Jonathan Leffler wrote [on the TTM list]:
On Tue, Nov 16, 2010 at 12:34, Darren Duncan <dar...@darrenduncan.net> wrote:

    One of the oldest-defined features of Muldis D, intentionally
    supported from the beginning, is the idea of trying to be
    radix-independent; so you could write all of your numerics in any
    base you want, from 2 upwards but practically limited to 36, where
    column values 0..9 represent themselves and A..Z represent 10..35,
    the most common examples being bases 2, 8, 10, 16.
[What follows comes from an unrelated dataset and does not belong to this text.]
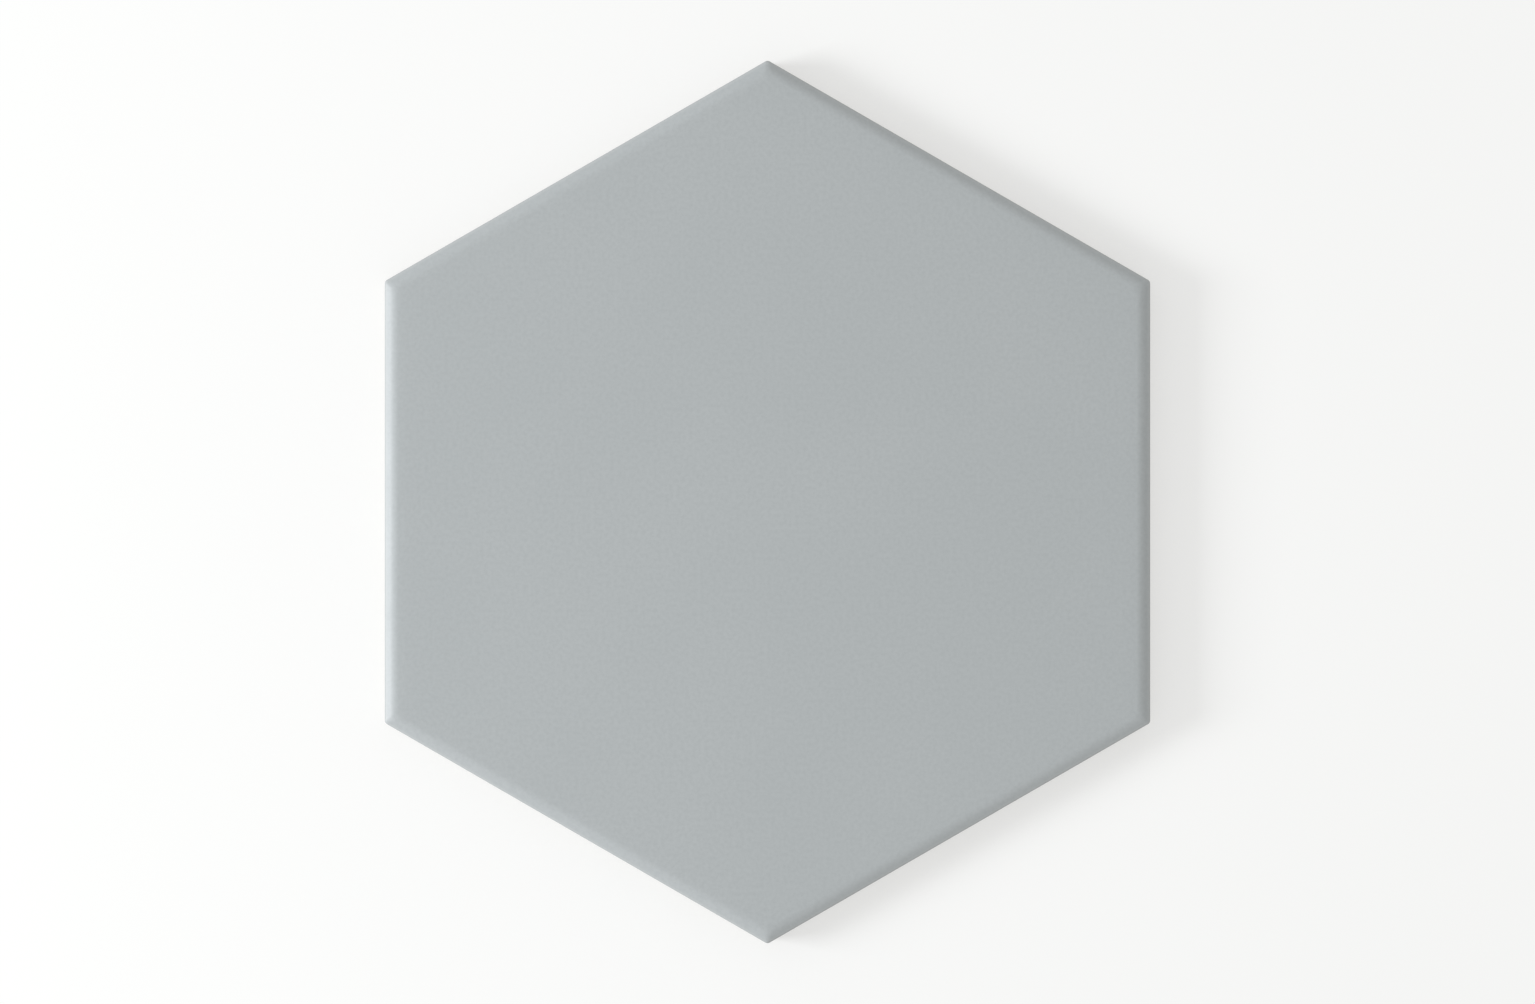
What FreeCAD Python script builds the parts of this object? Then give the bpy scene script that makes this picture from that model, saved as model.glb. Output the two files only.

    My question is whether anyone would ever want to write numbers in
    bases other than the above 4 using a common shared syntax, or
    whether this feature would unnecessarily clutter the language and I
    should take it out.

Take it out.
    Currently the only other language I know of that supports this is
    Perl 6, and Perl 6 even goes further in that you can express higher
    bases as comma-delimited lists of column value in a declared base.

    Do you know of any other language that currently supports, say,
    writing base-3 or base-4 or base-12 literals?

IIRC, Ada does: 3#12011, 4#12301, etc...up to base 16 (using A..F for extra digits). (http://archive.adaic.com/standards/83lrm/html/lrm-02-04.html).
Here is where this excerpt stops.